The exploits of McDonnell and others of the New Zealand Division are being honoured tomorrow on the Western Front, where 12,483 men were killed between 1916 and 1918. They amount to one in eight of the 100,444 New Zealanders sent overseas in World War I in a population of just one million.
The Anzac Day commemorations hold a special resonance, coming on the 90th anniversary of the conflict's final year.
Commemorations will take place at Longueval, at the memorial for the 1200 New Zealanders killed in the Somme, and at nearby Caterpillar Valley cemetery. Remembrance will be especially strong in the northern French town of Le Quesnoy, whose liberation on November 4, 1918 ranks as one of the most remarkable feats of arms by New Zealand.
The town of 5000 people has a mediaeval fortress strengthened in the 17th century by the great French military architect, Vauban.
His defences were a garrison protected by double ramparts 3.5km long, arranged in star shape. The ramparts, about 10 metres high in places, were separated by a moat that could be instantly flooded from a lake.
By November 4, 1918, the New Zealanders chose to outflank this redoubtable strongpoint as they helped push the Kaiser's forces into retreat.
The fortress could be taken by pounding it into submission, but at a bloody cost in civilian lives. The Kiwis' solution combined stealth and mediaeval siege technology.
The troops used 8-metre ladders, put together by the division's sappers, to scale the outer walls at dawn - but the higher inner walls presented a huge problem. Eventually, the assailants found a ledge on which a ladder could be perched. Led by the 4th Battalion's intelligence officer, Lieutenant Leslie Averill, the riflemen climbed to the top, exchanged shots with the fleeing Germans and entered the town.
The liberated population erupted in joy. Ninety New Zealanders and five civilians were killed in the operation. German casualties are unknown.
The main streets of Le Quesnoy have been christened with New Zealand names alongside their French ones - the Rue Marechal Joffre has been dual-named Rue Helene Clark.

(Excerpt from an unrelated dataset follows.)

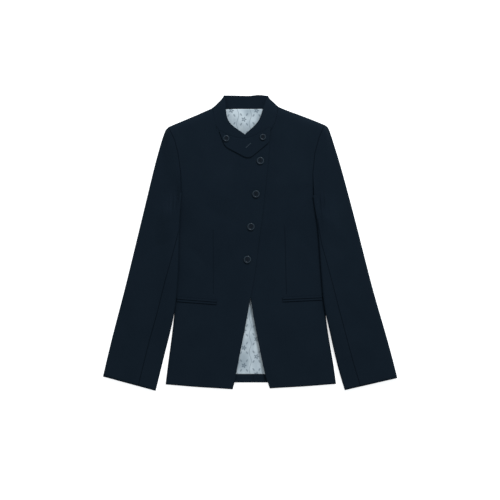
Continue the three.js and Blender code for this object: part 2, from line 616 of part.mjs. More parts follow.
function sleeve(side) {
  const loft = (column, down) => read(SLEEVE_LOFT, 'down', column, down);
  const outerEdge = curve(side.outer);
  const innerEdge = curve(side.inner);
  const forearm = (down) => read(side.forearm, 'down', 'step', down);
  // Direction out of a fold, level with the surface
  const facing = (line, share, turn) => {
    const along = line(share + 0.02).clone().sub(line(share - 0.02)).normalize();
    return new THREE.Vector2(along.y, -along.x).multiplyScalar(-side.out * turn);
  };
  const inFrom = (edge, turn, column) => (down) => (
    edge(down).clone().addScaledVector(facing(edge, down, turn), -loft(column, down))
  );
  const outerFold = inFrom(outerEdge, 1, 'outer');
  const innerFold = inFrom(innerEdge, -1, 'inner');
  const cuff = straight(outerFold(1), innerFold(1));
  const topStart = armholeSeam(side, side.armhole, -1);
  const underStart = chain([curve(side.sleeveUnder), 1], [curve(side.sleeveBack), 1]);
  const rest = (x, y) => {
    const level = crown(side, x, y) + CLOTH + REST;
    const [run, lead] = [read(RIDE, 'y', 'run', y), read(RIDE, 'y', 'lead', y)];
    return mix(FLAT, level, smooth(-run - lead, -lead, overBody(side, x, y)));
  };
  const innerHigh = (down) => rest(innerFold(down).x, innerFold(down).y) + 2 * loft('inner', down);
  const folds = (across, down) => SLEEVE_FOLDS.reduce((sum, fold) => {
    const off = (down - fold.down - fold.slant * (across - 0.5)) / fold.width;
    const reach = Math.exp(-(((across - fold.across) / 0.35) ** 2));
    return sum + fold.rise * reach * Math.exp(-off * off);
  }, 0);

  const topHeight = (p, across, down) => {
    const over = smooth(-50, 10, overBody(side, p.x, p.y)) * read(RIDE, 'y', 'share', p.y);
    const ride = (crown(side, p.x, p.y) + CLOTH + REST - FLAT) * over;
    const tube = FLAT + 2 * SLEEVE_ROUND + ride + 1.2 * Math.sin(Math.PI * across) + folds(across, down);
    const cloth = mix(bodyHeight(side, p.x, p.y), tube, smooth(0, 0.2, down));
    const reach = mix(0.03, 0.4, smooth(0, 0.2, down));
    const outer = mix(FLAT + 2 * loft('outer', down), cloth, smooth(0, reach, across));
    return mix(outer, innerHigh(down), smooth(0.62, 1, across));
  };

  const around = (fold, facingOut, round, low, high, angle) => {
    const p = fold.clone().addScaledVector(facingOut, round * Math.cos(angle));
    return new THREE.Vector3(p.x, p.y, (low + high) / 2 + ((high - low) / 2) * Math.sin(angle));
  };

  const surface = (steps, down) => {
    const step = ((steps % ROUND_TRIP) + ROUND_TRIP) % ROUND_TRIP;
    if (step <= INNER_FOLD) {
      const across = step / TOP_STEPS;
      const p = between(topStart, cuff, outerFold, innerFold, across, down);
      return new THREE.Vector3(p.x, p.y, topHeight(p, across, down));
    }
    if (step <= UNDERSIDE) {
      const fold = innerFold(down);
      const angle = Math.PI * (0.5 - (step - INNER_FOLD) / FOLD_STEPS);
      const [low, high] = [rest(fold.x, fold.y), innerHigh(down)];
      return around(fold, facing(innerEdge, down, -1), loft('inner', down), low, high, angle);
    }
    if (step <= OUTER_FOLD) {
      const across = (step - UNDERSIDE) / UNDER_STEPS;
      const p = between(underStart, reverse(cuff), innerFold, outerFold, across, down);
      return new THREE.Vector3(p.x, p.y, rest(p.x, p.y));
    }
    const angle = Math.PI * ((step - OUTER_FOLD) / FOLD_STEPS - 0.5);
    const round = loft('outer', down);
    return around(outerFold(down), facing(outerEdge, down, 1), round, FLAT, FLAT + 2 * round, angle);
  };

  // A step moved along the cloth by half the seam's gap
  const besideSeam = (steps, down, gap) => {
    const probe = 0.02;
    const reach = surface(steps + probe, down).distanceTo(surface(steps - probe, down)) / (2 * probe);
    return steps + gap / 2 / reach;
  };
  // Out of the tube's cloth, from close neighbours round it and down it
  const posed = (steps, down) => {
    const [round, run] = [0.05, 0.002];
    const across = surface(steps + round, down).sub(surface(steps - round, down));
    const along = surface(steps, Math.min(1, down + run)).sub(surface(steps, Math.max(0, down - run)));
    const at = surface(steps, down);
    return { at, out: across.cross(along).normalize().multiplyScalar(side.out) };
  };
  const hindarm = (down) => loft('hindarm', down);
  const topShares = [...closerAtStart(INNER_FOLD).map((share) => share * INNER_FOLD), SEAM_AT_TOP];
  const top = ROWS_DOWN.map((down) => {
    const from = besideSeam(hindarm(down), down, HINDARM_SEAM);
    const to = besideSeam(forearm(down), down, -SEAM);
    return [
      ...shares(4).slice(0, -1).map((share) => mix(from, OUTER_FOLD, share)),
      ...shares(FOLD_STEPS).slice(0, -1).map((share) => mix(OUTER_FOLD, ROUND_TRIP, share)),
      ...topShares.map((step) => ROUND_TRIP + (to * step) / SEAM_AT_TOP),
    ].map((step) => posed(step, down));
  });
  const under = ROWS_DOWN.map((down) => {
    const from = besideSeam(forearm(down), down, SEAM);
    const to = besideSeam(hindarm(down), down, -HINDARM_SEAM);
    return [
      ...shares(6).slice(0, -1).map((share) => mix(from, UNDERSIDE, share)),
      ...shares(8).map((share) => mix(UNDERSIDE, to, share)),
    ].map((step) => posed(step, down));
  });
  return { top: wall(top, CLOTH), under: wall(under, CLOTH) };
}

// The whole blazer

const blazer = new THREE.Group();
blazer.name = 'blazer';

function add(name, geometry, material) {
  const mesh = new THREE.Mesh(geometry, material);
  mesh.name = name;
  blazer.add(mesh);
  return mesh;
}

const overEdgeAt = (y) => read(OVER_EDGE.map(([x, py]) => ({ x, y: py })), 'y', 'x', y);
const underlap = (x, y) => -UNDERLAP_DROP * (1 - smooth(4, 30, x - overEdgeAt(y)));
const overNeck = [
  [neckSeam(RIGHT, 1), NECK_STEPS],
  [(share) => neckSeam(LEFT, 1)(1 - (share * OVERLAP_NECK_STEPS) / NECK_STEPS), OVERLAP_NECK_STEPS],
];

add('front_right', front(RIGHT, OVER_EDGE, overNeck), wool());
add('front_left', front(LEFT, UNDER_EDGE, [[neckSeam(LEFT, 1), NECK_STEPS]], underlap), wool());
for (const side of [RIGHT, LEFT]) {
  add(`side_${side.name}`, sidePanel(side), wool());
  add(`back_${side.name}`, back(side), wool());
  add(`hem_band_${side.name}`, hemBand(side), wool());
  add(`collar_${side.name}`, halfCollar(side), wool());
  const pieces = sleeve(side);
  add(`sleeve_top_${side.name}`, pieces.top, wool());
  add(`sleeve_under_${side.name}`, pieces.under, wool());
}
add('collar_back', stand(), wool());
add('throat_tab', tab(), wool());
add('lining', lining(), satin());
for (const pocket of POCKETS) {
  add(`pocket_${pocket.side.name}_welt_upper`, welt(pocket, true), wool());
  add(`pocket_${pocket.side.name}_welt_lower`, welt(pocket, false), wool());
}
for (const spec of BUTTONS) seatButton(add(spec.name, button(spec), gloss()), spec);

// The origin is on the surface, under the middle of the laid garment
const laid = new THREE.Box3().setFromObject(blazer, true).getCenter(new THREE.Vector3());
blazer.position.set(-laid.x, -laid.y, 0);

export default blazer;
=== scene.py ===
import math

import bpy
import numpy as np
from mathutils import Matrix, Vector, noise


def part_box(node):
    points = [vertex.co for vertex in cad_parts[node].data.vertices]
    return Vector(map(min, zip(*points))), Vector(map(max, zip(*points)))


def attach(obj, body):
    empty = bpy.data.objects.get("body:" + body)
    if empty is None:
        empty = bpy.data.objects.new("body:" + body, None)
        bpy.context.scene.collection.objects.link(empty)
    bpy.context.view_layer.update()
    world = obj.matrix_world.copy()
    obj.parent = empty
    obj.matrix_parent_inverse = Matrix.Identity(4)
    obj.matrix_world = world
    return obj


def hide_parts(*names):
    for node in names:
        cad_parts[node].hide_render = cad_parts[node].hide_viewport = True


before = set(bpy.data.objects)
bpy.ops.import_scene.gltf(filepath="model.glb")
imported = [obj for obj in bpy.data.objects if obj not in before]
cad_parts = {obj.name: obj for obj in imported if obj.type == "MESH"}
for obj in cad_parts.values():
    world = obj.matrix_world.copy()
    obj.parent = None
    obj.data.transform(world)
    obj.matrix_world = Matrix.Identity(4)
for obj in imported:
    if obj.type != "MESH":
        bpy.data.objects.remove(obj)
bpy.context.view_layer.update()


# Fronts: two panels of fine matt navy worsted, the right one lapped over the left one. Each is shaped by a
# dart from under the bust to the pocket, is turned round the side fold to meet the side panel, and swings
# away below the last button.
MM = 0.001
NAVY_YARN = (0.0041, 0.0078, 0.0131, 1.0)
NAVY_FUZZ = (0.0085, 0.0146, 0.0223, 1.0)
# The colour of the painted shade along seam, dart and pocket lines
NAVY_SEAM_SHADE = (0.0008, 0.0018, 0.0034, 1.0)
TWILL_PITCH = 0.9
YARN_LENGTH = 4.0
# How many turns the yarns, the nap and the broad mottle make in a mm
YARN_TURNS, NAP_TURNS, MOTTLE_TURNS = 1.4, 0.33, 0.016
# What shares of the weave its ribs, yarns and nap are, and of the colour the weave and the mottle
RIB_SHARE, YARN_SHARE, NAP_SHARE = 0.34, 0.26, 0.40
WEAVE_SHARE, MOTTLE_SHARE = 0.62, 0.38
WOOL_ROUGHNESS, WOOL_ROUGHER = 0.80, 0.14
WOOL_RELIEF = 0.10
WOOL_GLOSS = 0.02
# A seam line, sunk as a groove and darkened with painted shade: how far to each side it is whole and where
# it ends, the groove's depth against the weave's, and the heights that it sets in between, in mm
GROOVE_SHADE_WHOLE, GROOVE_SHADE_END = 0.2, 1.4
GROOVE_DEPTH = 3.0
GROOVE_SHADE_FROM, GROOVE_SHADE_TO = 3.0, 5.5


class Value:
    """A number that runs through a finish; sums on it add their Math nodes."""

    def __init__(self, nodes, socket):
        self.nodes, self.socket = nodes, socket

    def sum(self, operation, *others, first=None):
        """Adds one Math node; first is a plain number that goes before this value."""
        made = self.nodes.new("ShaderNodeMath")
        made.operation = operation
        terms = [self, *others] if first is None else [first, self]
        for entry, term in zip(made.inputs, terms):
            if isinstance(term, Value):
                self.nodes.id_data.links.new(term.socket, entry)
            else:
                entry.default_value = term
        return Value(self.nodes, made.outputs[0])

    def __add__(self, other):
        return self.sum("ADD", other)

    def __radd__(self, other):
        return self.sum("ADD", other)

    def __sub__(self, other):
        return self.sum("SUBTRACT", other)

    def __rsub__(self, other):
        return self.sum("SUBTRACT", first=other)

    def __mul__(self, other):
        return self.sum("MULTIPLY", other)

    def __rmul__(self, other):
        return self.sum("MULTIPLY", other)

    def __truediv__(self, other):
        return self.sum("DIVIDE", other)

    def __pow__(self, other):
        return self.sum("POWER", other)

    def within(self, low, high):
        """0 below low and 1 above high, with a soft step between."""
        share = (self - low) / (high - low)
        share = share.sum("MAXIMUM", 0.0).sum("MINIMUM", 1.0)
        return share * share * (3.0 - 2.0 * share)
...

A large bas-relief memorial, emblazoned with From the Uttermost Ends of the Earth, marks the spot where the inner wall was scaled.
In the town hall, pride of place goes to a 4m model of a Maori warrior.
As part of Sunday's commemoration, Le Quesnoy is staging two exhibitions of memorabilia, including letters from Stephen McDonnell, and artefacts dug up from the trenches.
The guests of honour include Wing Commander Russell Kennedy, a RNZAF officer who is flying from Afghanistan.
He will be with his son, Sergeant Mike Kennedy of 5 Squadron RNZAF, arriving from Scotland.
Wing Commander Kennedy's grandfather, John Davis, won the Military Medal in 1918 and took part in Le Quesnoy's liberation in a support role.